%%

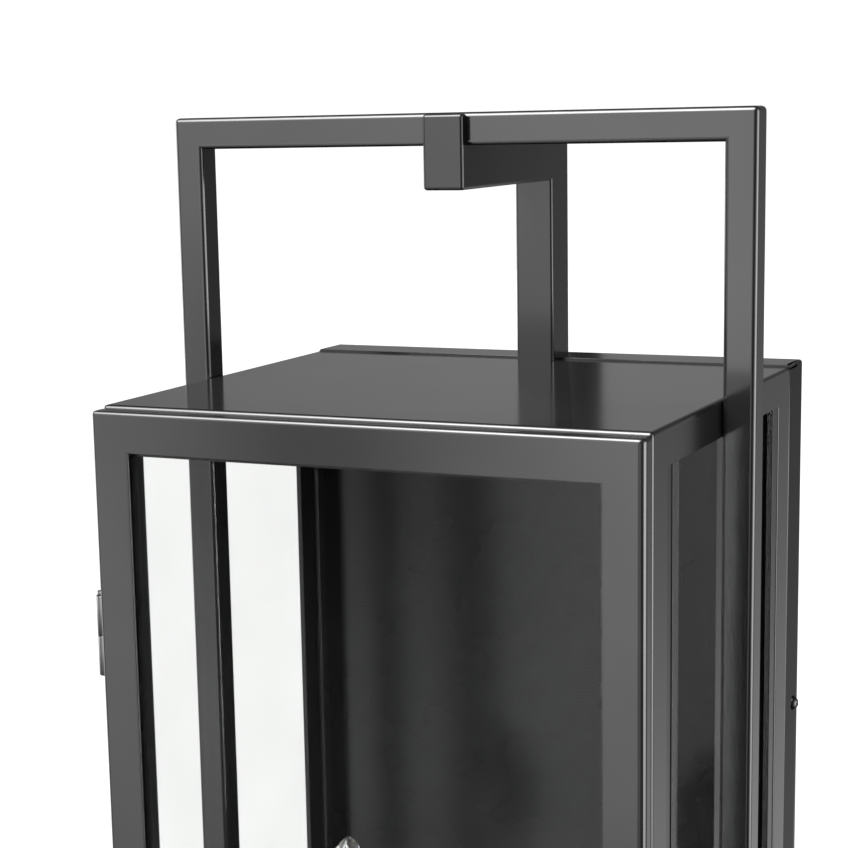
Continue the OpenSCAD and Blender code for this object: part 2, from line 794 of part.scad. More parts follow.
// Four bright filament strips on a glass stem
module bulb_filaments() {
    strip_h = 32;
    spread = 4.5;
    color("#e8d9a8") for (s = [-1, 1]) translate([s * lamp_pitch / 2, lamp_y, bulb_z]) {
        cylinder(d = 4, h = 14);
        translate([0, 0, 14]) cylinder(d = 1, h = strip_h + 4);
        for (a = [45:90:315]) rotate(a) {
            translate([spread, 0, 16]) cylinder(d = 1.4, h = strip_h);
            span([0, -0.3, 15.4], [spread, 0.3, 16]);
            span([0, -0.3, 16 + strip_h], [spread, 0.3, 16.6 + strip_h]);
        }
    }
}

// ---- Wiring ----

module wire_grommet() {
    color("#1b1b1b") translate([0, body_rear_y, wire_hole_z]) rotate([90, 0, 0])
        rotate_extrude() polygon([[3, -3.2], [wire_hole_d / 2 + 2, -3.2], [wire_hole_d / 2 + 2, -sheet_t],
            [wire_hole_d / 2, -sheet_t], [wire_hole_d / 2, sheet_t], [wire_hole_d / 2 + 2, sheet_t],
            [wire_hole_d / 2 + 2, sheet_t + 1.6], [3, sheet_t + 1.6]]);
}

// A round wire through points that are joined by straight runs along X, Y or Z
module wire(points) {
    for (i = [0:len(points) - 2]) {
        step = points[i + 1] - points[i];
        rod(points[i], step / norm(step), norm(step), wire_d);
        if (i > 0) translate(points[i]) sphere(d = wire_d);
    }
}

wire_floor_z = bottom_z + plate_t + 7;
wire_riser_y = body_rear_y - sheet_t - 1.6 - wire_d / 2 - 0.2;
wire_nut_x = 7;
wire_nut_y = -9;
wire_nut_z = wire_hole_z + 28;

// One lead from each socket, down its stem, along the floor, up beside the inner panel and out
// through the grommet to its wire nut
module lead_wires() {
    for (s = [-1, 1]) color(s < 0 ? "#151515" : "#e6e6e2") {
        x = s * (wire_d / 2 + 0.2);
        wire([[s * lamp_pitch / 2, lamp_y, socket_z + 8], [s * lamp_pitch / 2, lamp_y, wire_floor_z],
            [x, lamp_y, wire_floor_z], [x, wire_riser_y, wire_floor_z], [x, wire_riser_y, wire_hole_z],
            [x, wire_nut_y, wire_hole_z], [s * wire_nut_x, wire_nut_y, wire_hole_z],
            [s * wire_nut_x, wire_nut_y, wire_nut_z]]);
    }
}

module wire_nuts() {
    nut_h = 16;
    for (s = [-1, 1]) color(s < 0 ? "#202020" : "#d8d8d4")
        translate([s * wire_nut_x, wire_nut_y, wire_nut_z - 8]) difference() {
            cylinder(d1 = 10, d2 = 6.5, h = nut_h);
            translate([0, 0, -eps]) cylinder(d = wire_d, h = 8 + eps);
        }
}

mounting_plate();
ground_screw();
backplate();
pan_gasket();
side_screws();
rear_panel();
inner_back_panel();
back_panel_screws();
left_side_frame();
right_side_frame();
top_plate();
bottom_plate();
left_glass();
right_glass();
left_glass_channels();
right_glass_channels();
strap();
strap_end_caps();
strap_screws();
hook_post();
hook_arm();
door_frame();
door_glass();
door_back_frame();
door_frame_screws();
door_knob();
strike_plate();
magnet_catch();
magnet();
upper_hinge_body_leaf();
upper_hinge_door_leaf();
upper_hinge_pin();
lower_hinge_body_leaf();
lower_hinge_door_leaf();
lower_hinge_pin();
hinge_body_rivets();
hinge_door_rivets();
socket_bracket();
bracket_screws();
candle_cups();
socket_stems();
stem_nuts();
left_candle_sleeve();
right_candle_sleeve();
left_socket();
right_socket();
left_bulb_glass();
right_bulb_glass();
bulb_bases();
bulb_filaments();
wire_grommet();
lead_wires();
wire_nuts();
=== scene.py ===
import math
import bpy
import bmesh
from mathutils import Matrix, Vector


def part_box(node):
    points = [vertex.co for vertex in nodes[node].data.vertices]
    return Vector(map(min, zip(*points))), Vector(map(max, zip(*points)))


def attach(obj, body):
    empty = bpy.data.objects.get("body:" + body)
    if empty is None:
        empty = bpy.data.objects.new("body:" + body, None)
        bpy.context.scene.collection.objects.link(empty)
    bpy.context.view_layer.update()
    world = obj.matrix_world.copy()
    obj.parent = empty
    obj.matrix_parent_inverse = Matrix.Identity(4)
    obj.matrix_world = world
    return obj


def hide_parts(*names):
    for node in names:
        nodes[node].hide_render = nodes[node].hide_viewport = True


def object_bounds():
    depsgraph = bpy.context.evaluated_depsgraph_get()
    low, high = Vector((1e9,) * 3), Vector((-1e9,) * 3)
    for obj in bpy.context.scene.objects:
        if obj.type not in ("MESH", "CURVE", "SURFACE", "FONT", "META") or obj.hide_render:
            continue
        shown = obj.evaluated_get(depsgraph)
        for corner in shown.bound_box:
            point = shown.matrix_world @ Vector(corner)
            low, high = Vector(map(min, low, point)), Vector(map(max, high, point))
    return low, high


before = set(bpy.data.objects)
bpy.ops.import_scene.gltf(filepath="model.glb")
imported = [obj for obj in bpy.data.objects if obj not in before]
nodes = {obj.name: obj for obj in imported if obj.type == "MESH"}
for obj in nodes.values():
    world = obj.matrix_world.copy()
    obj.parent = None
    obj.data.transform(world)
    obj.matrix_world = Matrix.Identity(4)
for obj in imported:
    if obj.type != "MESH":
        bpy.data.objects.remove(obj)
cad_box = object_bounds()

# The outdoor wall lantern's looks. The folded sheets, tubes, channels and bulbs are pieces that stand for
# plain CAD nodes, with their real bend radii. Every other node keeps its CAD shape and gets a finish.

MM = 0.001
scene = bpy.context.scene
scene.view_settings.view_transform = "Standard"


# ---------------------------------------------------------------- materials

def new_material(name):
    m = bpy.data.materials.new(name)
    m.use_nodes = True
    m.node_tree.nodes.clear()
    return m, m.node_tree.nodes, m.node_tree.links


def add(ns, kind, **settings):
    n = ns.new("ShaderNode" + kind)
    for key, value in settings.items():
        setattr(n, key, value)
    return n


def noise(ns, ls, coord, scale, detail=2.0, rough=0.5, stretch=None):
    n = add(ns, "TexNoise")
    n.inputs["Scale"].default_value = scale
    n.inputs["Detail"].default_value = detail
    n.inputs["Roughness"].default_value = rough
    if stretch:
        mp = add(ns, "Mapping")
        mp.inputs["Scale"].default_value = stretch
        ls.new(coord, mp.inputs["Vector"])
        coord = mp.outputs["Vector"]
    ls.new(coord, n.inputs["Vector"])
    return n.outputs["Fac"]


def ramp(ns, ls, fac, lo, hi, a=0.3, b=0.7):
    """A number or colour that goes from lo to hi as fac goes from a to b"""
    if isinstance(lo, (int, float)):
        n = add(ns, "MapRange")
        n.inputs["From Min"].default_value, n.inputs["From Max"].default_value = a, b
        n.inputs["To Min"].default_value, n.inputs["To Max"].default_value = lo, hi
        ls.new(fac, n.inputs["Value"])
        return n.outputs["Result"]
    n = add(ns, "ValToRGB")
    e = n.color_ramp.elements
    e[0].position, e[0].color = a, (*lo, 1)
    e[1].position, e[1].color = b, (*hi, 1)
    ls.new(fac, n.inputs["Fac"])
    return n.outputs["Color"]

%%

* [EXERCISE INSTRUCTIONS]:
Make an exact copy of every line in the data.

* [OUTPUT BELOW]:
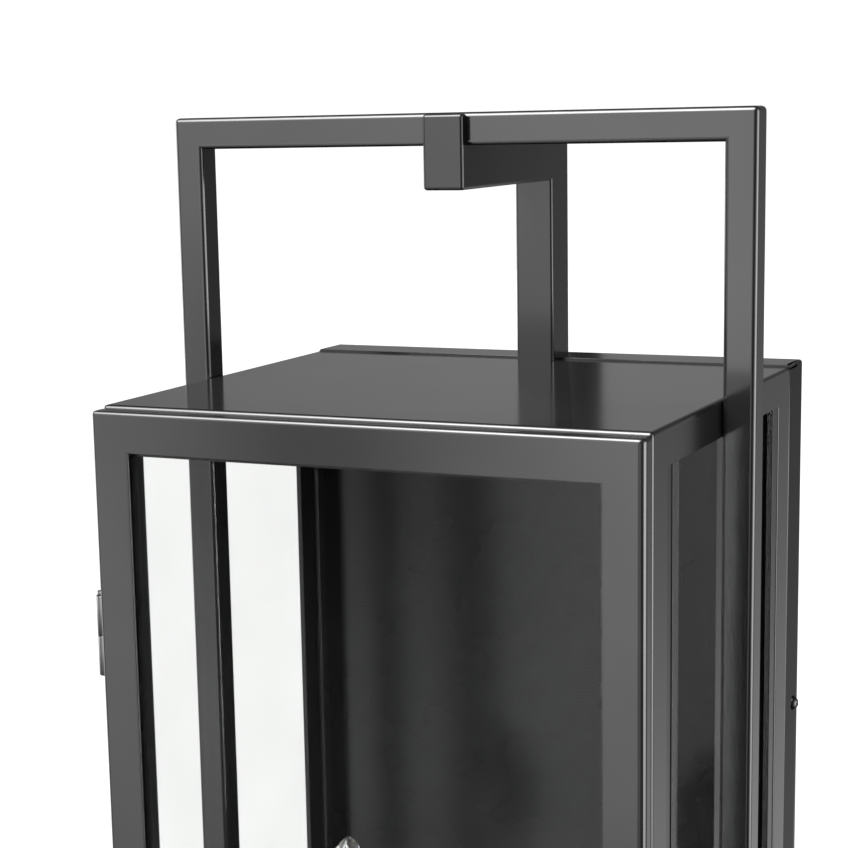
Continue the OpenSCAD and Blender code for this object: part 2, from line 794 of part.scad. More parts follow.
// Four bright filament strips on a glass stem
module bulb_filaments() {
    strip_h = 32;
    spread = 4.5;
    color("#e8d9a8") for (s = [-1, 1]) translate([s * lamp_pitch / 2, lamp_y, bulb_z]) {
        cylinder(d = 4, h = 14);
        translate([0, 0, 14]) cylinder(d = 1, h = strip_h + 4);
        for (a = [45:90:315]) rotate(a) {
            translate([spread, 0, 16]) cylinder(d = 1.4, h = strip_h);
            span([0, -0.3, 15.4], [spread, 0.3, 16]);
            span([0, -0.3, 16 + strip_h], [spread, 0.3, 16.6 + strip_h]);
        }
    }
}

// ---- Wiring ----

module wire_grommet() {
    color("#1b1b1b") translate([0, body_rear_y, wire_hole_z]) rotate([90, 0, 0])
        rotate_extrude() polygon([[3, -3.2], [wire_hole_d / 2 + 2, -3.2], [wire_hole_d / 2 + 2, -sheet_t],
            [wire_hole_d / 2, -sheet_t], [wire_hole_d / 2, sheet_t], [wire_hole_d / 2 + 2, sheet_t],
            [wire_hole_d / 2 + 2, sheet_t + 1.6], [3, sheet_t + 1.6]]);
}

// A round wire through points that are joined by straight runs along X, Y or Z
module wire(points) {
    for (i = [0:len(points) - 2]) {
        step = points[i + 1] - points[i];
        rod(points[i], step / norm(step), norm(step), wire_d);
        if (i > 0) translate(points[i]) sphere(d = wire_d);
    }
}

wire_floor_z = bottom_z + plate_t + 7;
wire_riser_y = body_rear_y - sheet_t - 1.6 - wire_d / 2 - 0.2;
wire_nut_x = 7;
wire_nut_y = -9;
wire_nut_z = wire_hole_z + 28;

// One lead from each socket, down its stem, along the floor, up beside the inner panel and out
// through the grommet to its wire nut
module lead_wires() {
    for (s = [-1, 1]) color(s < 0 ? "#151515" : "#e6e6e2") {
        x = s * (wire_d / 2 + 0.2);
        wire([[s * lamp_pitch / 2, lamp_y, socket_z + 8], [s * lamp_pitch / 2, lamp_y, wire_floor_z],
            [x, lamp_y, wire_floor_z], [x, wire_riser_y, wire_floor_z], [x, wire_riser_y, wire_hole_z],
            [x, wire_nut_y, wire_hole_z], [s * wire_nut_x, wire_nut_y, wire_hole_z],
            [s * wire_nut_x, wire_nut_y, wire_nut_z]]);
    }
}

module wire_nuts() {
    nut_h = 16;
    for (s = [-1, 1]) color(s < 0 ? "#202020" : "#d8d8d4")
        translate([s * wire_nut_x, wire_nut_y, wire_nut_z - 8]) difference() {
            cylinder(d1 = 10, d2 = 6.5, h = nut_h);
            translate([0, 0, -eps]) cylinder(d = wire_d, h = 8 + eps);
        }
}

mounting_plate();
ground_screw();
backplate();
pan_gasket();
side_screws();
rear_panel();
inner_back_panel();
back_panel_screws();
left_side_frame();
right_side_frame();
top_plate();
bottom_plate();
left_glass();
right_glass();
left_glass_channels();
right_glass_channels();
strap();
strap_end_caps();
strap_screws();
hook_post();
hook_arm();
door_frame();
door_glass();
door_back_frame();
door_frame_screws();
door_knob();
strike_plate();
magnet_catch();
magnet();
upper_hinge_body_leaf();
upper_hinge_door_leaf();
upper_hinge_pin();
lower_hinge_body_leaf();
lower_hinge_door_leaf();
lower_hinge_pin();
hinge_body_rivets();
hinge_door_rivets();
socket_bracket();
bracket_screws();
candle_cups();
socket_stems();
stem_nuts();
left_candle_sleeve();
right_candle_sleeve();
left_socket();
right_socket();
left_bulb_glass();
right_bulb_glass();
bulb_bases();
bulb_filaments();
wire_grommet();
lead_wires();
wire_nuts();
=== scene.py ===
import math
import bpy
import bmesh
from mathutils import Matrix, Vector


def part_box(node):
    points = [vertex.co for vertex in nodes[node].data.vertices]
    return Vector(map(min, zip(*points))), Vector(map(max, zip(*points)))


def attach(obj, body):
    empty = bpy.data.objects.get("body:" + body)
    if empty is None:
        empty = bpy.data.objects.new("body:" + body, None)
        bpy.context.scene.collection.objects.link(empty)
    bpy.context.view_layer.update()
    world = obj.matrix_world.copy()
    obj.parent = empty
    obj.matrix_parent_inverse = Matrix.Identity(4)
    obj.matrix_world = world
    return obj


def hide_parts(*names):
    for node in names:
        nodes[node].hide_render = nodes[node].hide_viewport = True


def object_bounds():
    depsgraph = bpy.context.evaluated_depsgraph_get()
    low, high = Vector((1e9,) * 3), Vector((-1e9,) * 3)
    for obj in bpy.context.scene.objects:
        if obj.type not in ("MESH", "CURVE", "SURFACE", "FONT", "META") or obj.hide_render:
            continue
        shown = obj.evaluated_get(depsgraph)
        for corner in shown.bound_box:
            point = shown.matrix_world @ Vector(corner)
            low, high = Vector(map(min, low, point)), Vector(map(max, high, point))
    return low, high


before = set(bpy.data.objects)
bpy.ops.import_scene.gltf(filepath="model.glb")
imported = [obj for obj in bpy.data.objects if obj not in before]
nodes = {obj.name: obj for obj in imported if obj.type == "MESH"}
for obj in nodes.values():
    world = obj.matrix_world.copy()
    obj.parent = None
    obj.data.transform(world)
    obj.matrix_world = Matrix.Identity(4)
for obj in imported:
    if obj.type != "MESH":
        bpy.data.objects.remove(obj)
cad_box = object_bounds()

# The outdoor wall lantern's looks. The folded sheets, tubes, channels and bulbs are pieces that stand for
# plain CAD nodes, with their real bend radii. Every other node keeps its CAD shape and gets a finish.

MM = 0.001
scene = bpy.context.scene
scene.view_settings.view_transform = "Standard"


# ---------------------------------------------------------------- materials

def new_material(name):
    m = bpy.data.materials.new(name)
    m.use_nodes = True
    m.node_tree.nodes.clear()
    return m, m.node_tree.nodes, m.node_tree.links


def add(ns, kind, **settings):
    n = ns.new("ShaderNode" + kind)
    for key, value in settings.items():
        setattr(n, key, value)
    return n


def noise(ns, ls, coord, scale, detail=2.0, rough=0.5, stretch=None):
    n = add(ns, "TexNoise")
    n.inputs["Scale"].default_value = scale
    n.inputs["Detail"].default_value = detail
    n.inputs["Roughness"].default_value = rough
    if stretch:
        mp = add(ns, "Mapping")
        mp.inputs["Scale"].default_value = stretch
        ls.new(coord, mp.inputs["Vector"])
        coord = mp.outputs["Vector"]
    ls.new(coord, n.inputs["Vector"])
    return n.outputs["Fac"]


def ramp(ns, ls, fac, lo, hi, a=0.3, b=0.7):
    """A number or colour that goes from lo to hi as fac goes from a to b"""
    if isinstance(lo, (int, float)):
        n = add(ns, "MapRange")
        n.inputs["From Min"].default_value, n.inputs["From Max"].default_value = a, b
        n.inputs["To Min"].default_value, n.inputs["To Max"].default_value = lo, hi
        ls.new(fac, n.inputs["Value"])
        return n.outputs["Result"]
    n = add(ns, "ValToRGB")
    e = n.color_ramp.elements
    e[0].position, e[0].color = a, (*lo, 1)
    e[1].position, e[1].color = b, (*hi, 1)
    ls.new(fac, n.inputs["Fac"])
    return n.outputs["Color"]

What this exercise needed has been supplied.